Appellant argues that in the absence of a hearing and written decision the denial of the petition by the Supreme Court was a mere dismissal and therefore could not be res judicata, citing Campanella v. Campanella, 204 Cal. 515, 269 P. 433; and Gonsalves v. Bank of America, Nat. T. & S. Ass'n, 16 Cal.2d 169, 105 P.2d 118. But each of these cases was dismissed in the superior court before a trial on the merits. The holding in each was that a mere dismissal is not a judgment on the merits. In the case of Goddard v. Security Title Insurance & Guarantee Co., 14 Cal.2d 47, 92 P.2d 804, the action was dismissed following the sustaining of a demurrer because of technical defects and not because of irremedial substance. Of course, if an order denying relief is not based upon a consideration of the merits it is not an adjudication of the pleaded matters, but they may be subsequently presented to a proper court. Where all of the facts are pleaded and the court had jurisdiction, it must be presumed that a denial of relief was a judgment upon such facts. § 1908, supra; In re Estate of Bell, supra. The denial was necessarily an adjudication. The court's failure to file an opinion did not affect the quality or finality of its order; neither was the efficacy and force of its judgment diminished thereby. People v. Hadley, 66 Cal.App. 370, 226 P. 836; Reilly v. Police Court, 194 Cal. 375, 228 P. 860; Napa Valley Electric Co. v. Railroad Comm., 251 U.S. 366, 40 S.Ct. 174, 64 L.Ed. 310. The Reilly case held that the denial ex parte and without a written opinion of an original application for a writ, other than of habeas corpus, is a final adjudication that upon the facts alleged in the application the petitioner is not entitled to the writ prayed for.
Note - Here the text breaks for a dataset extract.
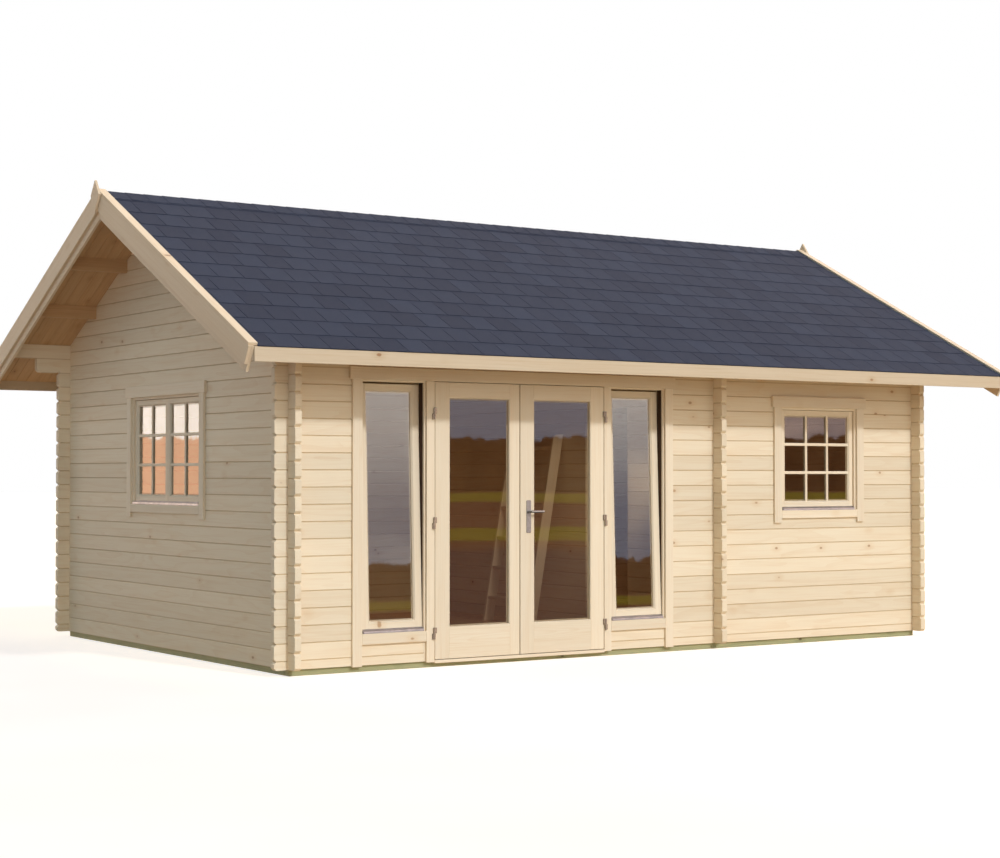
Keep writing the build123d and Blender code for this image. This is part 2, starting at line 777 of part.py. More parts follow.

It was subsequently recognized as the rule by this court in Gubin v. Superior Court, 104 Cal.App. 331, 333, 285 P. 1071, 1072, which held that the conclusion in Reilly v. Police Court, supra, “cannot be doubted.” Such method of adjudicating the meaning of statutes and constitutional provisions is the frequent practice of the Supreme Court.
MOORE, Presiding Justice.
W. J. WOOD, J., and McCOMB, J., concurred.